TASK TO COMPLETE: Determine the number of lines containing the word "shown". Reply with it and nothing else.

SUPPLIED MATERIAL:
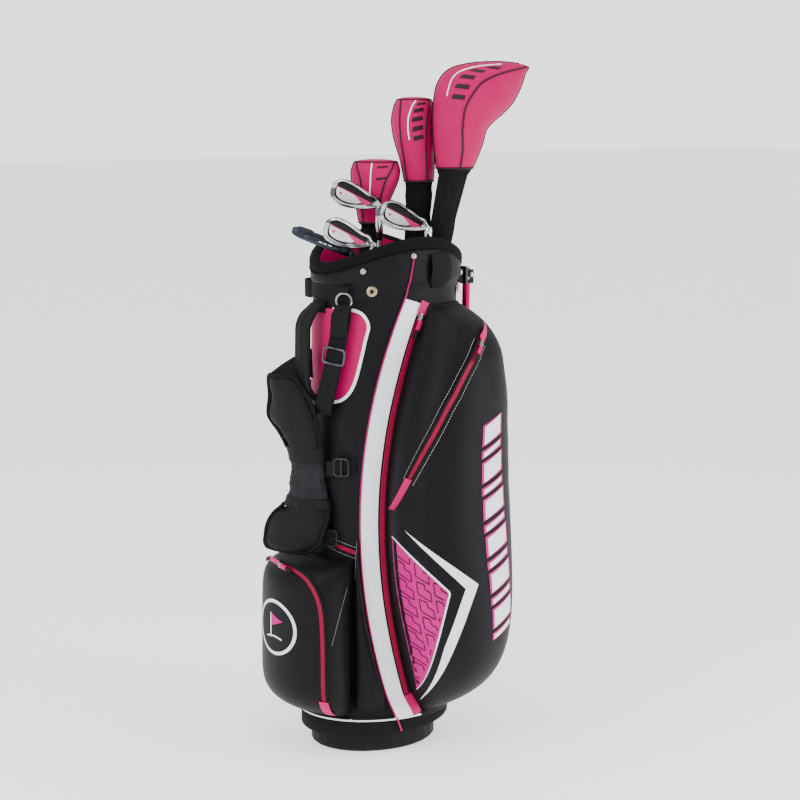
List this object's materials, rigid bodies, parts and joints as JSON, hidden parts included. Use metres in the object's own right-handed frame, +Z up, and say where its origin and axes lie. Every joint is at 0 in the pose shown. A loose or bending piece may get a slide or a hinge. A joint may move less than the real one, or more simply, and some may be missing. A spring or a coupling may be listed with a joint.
{
  "type": "golf club set in a stand bag",
  "caption": "Golf clubs, some under knitted head covers, in a padded stand bag with pockets, shoulder strap and fold-out legs driven by its foot plate.",
  "frame": {"origin": "on the ground, on the underside of the foot plate, below the middle of the bag", "axes": "+Z up along the bag, -Y towards the shoulder strap and ball pocket, +Y towards the legs, +X towards the right-hand side pocket"},
  "size_m": [0.4718, 0.4356, 1.1659],
  "materials": {
    "moulded_black": "fine moulded grain, black",
    "foot_rubber": "matt black",
    "steel_pin": "satin",
    "bag_fabric": "black woven polyester",
    "cuff_padding": "black padded fleece",
    "pad_fabric": "black padded mesh and woven fabric",
    "webbing": "black ribbed webbing",
    "buckle_plastic": "semi-gloss black",
    "hardware": "satin nickel",
    "leg_metal": "pink anodised",
    "tip_rubber": "matt black",
    "zip_pink": "pink enamel",
    "grip_rubber": "textured matt black",
    "steel_shaft": "polished",
    "graphite_shaft": "clear-coated dark graphite",
    "iron_chrome": "polished and satin",
    "putter_metal": "dark grey satin",
    "wood_shell": "gloss black",
    "cover_fabric": "hot pink padded fabric",
    "sock_knit": "black rib knit"
  },
  "bodies": {
    "bag": {"base_collar": "moulded_black", "foot_hinge_pin": "steel_pin", "body_shell": "bag_fabric", "top_collar": "moulded_black", "cuff_pad": "cuff_padding", "club_divider": "moulded_black", "ball_pocket": "bag_fabric", "side_pocket_right": "bag_fabric", "side_pocket_left": "bag_fabric", "valuables_pocket": "bag_fabric", "carry_handle": "pad_fabric", "hip_pad": "pad_fabric", "strap_webbing_upper": "webbing", "strap_pad_upper": "pad_fabric", "strap_pad_lower": "pad_fabric", "strap_webbing_lower": "webbing", "d_ring_right": "hardware", "leg_bracket": "moulded_black", "leg_pin_right": "steel_pin", "leg_pin_left": "steel_pin"},
    "foot": {"foot_plate": "foot_rubber"},
    "leg_right": {"leg_right": "leg_metal", "leg_tip_right": "tip_rubber"},
    "leg_left": {"leg_left": "leg_metal", "leg_tip_left": "tip_rubber"},
    "actuator": {"actuator_rod": "steel_pin", "actuator_yoke": "moulded_black"},
    "driver": {"driver_grip": "grip_rubber", "driver_shaft": "graphite_shaft", "driver_head": "wood_shell"},
    "driver_cover": {"driver_cover": "cover_fabric", "driver_sock": "sock_knit"},
    "fairway": {"fairway_grip": "grip_rubber", "fairway_shaft": "graphite_shaft", "fairway_head": "wood_shell"},
    "fairway_cover": {"fairway_cover": "cover_fabric", "fairway_sock": "sock_knit"},
    "hybrid": {"hybrid_grip": "grip_rubber", "hybrid_shaft": "graphite_shaft", "hybrid_head": "wood_shell"},
    "hybrid_cover": {"hybrid_cover": "cover_fabric", "hybrid_sock": "sock_knit"},
    "iron_7": {"iron_7_grip": "grip_rubber", "iron_7_shaft": "steel_shaft", "iron_7_head": "iron_chrome"},
    "iron_9": {"iron_9_grip": "grip_rubber", "iron_9_shaft": "steel_shaft", "iron_9_head": "iron_chrome"},
    "wedge": {"wedge_grip": "grip_rubber", "wedge_shaft": "steel_shaft", "wedge_head": "iron_chrome"},
    "putter": {"putter_grip": "grip_rubber", "putter_shaft": "steel_shaft", "putter_head": "putter_metal"},
    "strap_glide": {"strap_glide": "buckle_plastic"},
    "zip_slider_ball": {"zip_slider_ball": "zip_pink"},
    "zip_slider_long_right": {"zip_slider_long_right": "zip_pink"},
    "zip_slider_long_left": {"zip_slider_long_left": "zip_pink"},
    "zip_slider_diagonal_right": {"zip_slider_diagonal_right": "zip_pink"},
    "zip_slider_diagonal_left": {"zip_slider_diagonal_left": "zip_pink"}
  },
  "joints": [
    {"name": "foot_flex", "type": "hinge", "parent": "bag", "child": "foot", "pos_m": [0, -0.104, 0.026], "axis": [1, 0, 0], "range_deg": [0, 9], "stiffness_Nm_per_rad": 40, "springref_deg": -17.19},
    {"name": "actuator_slide", "type": "slide", "parent": "bag", "child": "actuator", "axis": [0, 0.0479, 0.9988], "range_m": [0, 0.034]},
    {"name": "leg_swing_right", "type": "hinge", "parent": "bag", "child": "leg_right", "pos_m": [0.026, 0.1625, 0.797], "axis": [0.9272, -0.3746, 0], "range_deg": [0, 32.5]},
    {"name": "leg_swing_left", "type": "hinge", "parent": "bag", "child": "leg_left", "pos_m": [-0.026, 0.1625, 0.797], "axis": [0.9272, 0.3746, 0], "range_deg": [0, 32.5]},
    {"name": "driver_draw", "type": "slide", "parent": "bag", "child": "driver", "axis": [0.1003, 0.0929, 0.9906], "range_m": [0, 0.83], "deforming": ["driver_cover", "fairway_cover", "hybrid_cover", "driver_sock", "fairway_sock", "hybrid_sock"]},
    {"name": "driver_cover_lift", "type": "slide", "parent": "driver", "child": "driver_cover", "axis": [0.1003, 0.0929, 0.9906], "range_m": [0, 0.32], "deforming": ["driver_cover", "driver_sock"]},
    {"name": "fairway_draw", "type": "slide", "parent": "bag", "child": "fairway", "axis": [0.0517, 0.0363, 0.998], "range_m": [0, 0.83], "deforming": ["driver_cover", "fairway_cover", "hybrid_cover", "driver_sock", "fairway_sock", "hybrid_sock"]},
    {"name": "fairway_cover_lift", "type": "slide", "parent": "fairway", "child": "fairway_cover", "axis": [0.0517, 0.0363, 0.998], "range_m": [0, 0.28], "deforming": ["fairway_cover", "fairway_sock"]},
    {"name": "hybrid_draw", "type": "slide", "parent": "bag", "child": "hybrid", "axis": [-0.0003, 0.0404, 0.9992], "range_m": [0, 0.83], "deforming": ["driver_cover", "fairway_cover", "hybrid_cover", "driver_sock", "fairway_sock", "hybrid_sock"]},
    {"name": "hybrid_cover_lift", "type": "slide", "parent": "hybrid", "child": "hybrid_cover", "axis": [-0.0003, 0.0404, 0.9992], "range_m": [0, 0.2], "deforming": ["hybrid_cover", "hybrid_sock"]},
    {"name": "iron_7_draw", "type": "slide", "parent": "bag", "child": "iron_7", "axis": [-0.002, 0.006, 1], "range_m": [0, 0.83]},
    {"name": "iron_9_draw", "type": "slide", "parent": "bag", "child": "iron_9", "axis": [0.0195, 0.0389, 0.9991], "range_m": [0, 0.83]},
    {"name": "wedge_draw", "type": "slide", "parent": "bag", "child": "wedge", "axis": [0.0219, 0.0125, 0.9997], "range_m": [0, 0.83]},
    {"name": "putter_draw", "type": "slide", "parent": "bag", "child": "putter", "axis": [0.0232, 0.0177, 0.9996], "range_m": [0, 0.83]},
    {"name": "strap_glide_slide", "type": "slide", "parent": "bag", "child": "strap_glide", "axis": [0.0755, 0.191, 0.9787], "range_m": [-0.008, 0.008]},
    {"name": "zip_ball", "type": "hinge", "parent": "bag", "child": "zip_slider_ball", "pos_m": [0.01838, -0.18612, 0.25661], "axis": [-0.0458, 0.9793, 0.1972], "range_deg": [0, 109.8]},
    {"name": "zip_long_right", "type": "hinge", "parent": "bag", "child": "zip_slider_long_right", "pos_m": [0.2965, 0.87749, 0.3895], "axis": [0.9777, -0.2102, -0.0001], "range_deg": [0, 37.9]},
    {"name": "zip_long_left", "type": "hinge", "parent": "bag", "child": "zip_slider_long_left", "pos_m": [-0.2965, 0.87749, 0.3895], "axis": [0.9776, 0.2103, 0.0001], "range_deg": [0, 37.9]},
    {"name": "zip_diagonal_right", "type": "hinge", "parent": "bag", "child": "zip_slider_diagonal_right", "pos_m": [-0.07696, 0.14462, 0.53917], "axis": [0.5013, 0.726, -0.4707], "range_deg": [0, 38.5]},
    {"name": "zip_diagonal_left", "type": "hinge", "parent": "bag", "child": "zip_slider_diagonal_left", "pos_m": [0.07696, 0.14462, 0.53917], "axis": [0.5013, -0.726, 0.4707], "range_deg": [0, 38.5]}
  ],
  "couplings": [
    {"joint": "actuator_slide", "follows": "foot_flex", "m_per_rad": 0.2125},
    {"joint": "leg_swing_right", "follows": "foot_flex", "ratio": 3.5556},
    {"joint": "leg_swing_left", "follows": "foot_flex", "ratio": 3.5556}
  ]
}
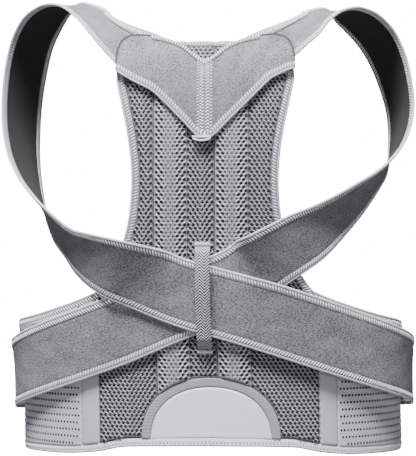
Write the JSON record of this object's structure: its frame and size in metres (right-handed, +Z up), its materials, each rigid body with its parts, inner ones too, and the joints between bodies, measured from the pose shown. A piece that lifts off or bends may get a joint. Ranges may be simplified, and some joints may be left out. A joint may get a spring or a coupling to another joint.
{
  "type": "posture corrector",
  "caption": "Back brace with a curved mesh back panel and waist belt, a winged yoke, and wide straps that loop the shoulders and cross on the back under a keeper.",
  "frame": {"origin": "on the axis of the wearer's trunk at the waistline, 65 mm above the hem at the middle of the back", "axes": "+Z up the trunk, -Y out of the back panel, +X to the right as seen from behind"},
  "size_m": [0.4213, 0.2596, 0.4493],
  "materials": {
    "mesh": "light grey polyester air mesh with small round holes",
    "felt": "mid grey brushed loop fabric, matt",
    "tape": "light grey folded edge tape, overlocked",
    "webbing": "grey woven webbing",
    "elastic": "light grey perforated elastic",
    "cloth": "plain grey cloth",
    "patch": "pale blue-grey smooth coated patch, bare",
    "hook": "dark hook tape"
  },
  "bodies": {
    "root": {"back_panel": "mesh", "panel_tape_left": "tape", "panel_tape_right": "tape", "stay_pocket_left": "mesh", "stay_pocket_right": "mesh", "yoke_wing_left": "felt", "yoke_edge_tape_left": "tape", "yoke_centre_tape_left": "tape", "yoke_wing_right": "felt", "yoke_edge_tape_right": "tape", "yoke_centre_tape_right": "tape", "yoke_tip_tab": "tape", "strap_shoulder_left": "felt", "strap_underarm_left": "felt", "strap_waist_left": "felt", "strap_outer_tape_left": "tape", "strap_inner_tape_left": "tape", "strap_shoulder_right": "felt", "strap_underarm_right": "felt", "strap_waist_right": "felt", "strap_outer_tape_right": "tape", "strap_inner_tape_right": "tape", "strap_pad_left": "hook", "strap_pad_right": "hook", "keeper_webbing": "webbing", "keeper_tack_top": "webbing", "keeper_tack_bottom": "webbing", "lumbar_patch": "patch", "patch_border": "cloth", "belt_strip_left": "cloth", "belt_elastic_left": "elastic", "belt_top_tape_left": "tape", "belt_strip_right": "cloth", "belt_elastic_right": "elastic", "belt_top_tape_right": "tape", "belt_front_left": "cloth", "belt_front_right": "cloth", "front_hook_pad": "hook", "hem_tape": "tape"}
  },
  "joints": []
}
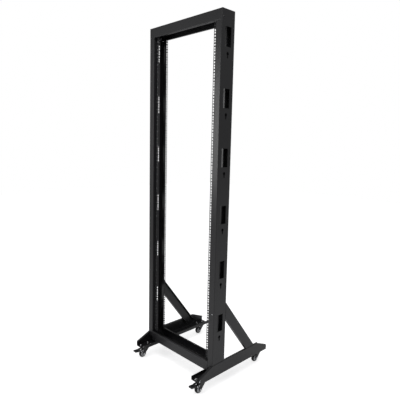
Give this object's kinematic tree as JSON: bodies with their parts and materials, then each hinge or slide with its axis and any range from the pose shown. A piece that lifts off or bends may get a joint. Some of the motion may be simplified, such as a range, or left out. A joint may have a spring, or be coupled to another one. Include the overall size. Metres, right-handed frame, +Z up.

IN RESPONSE: 3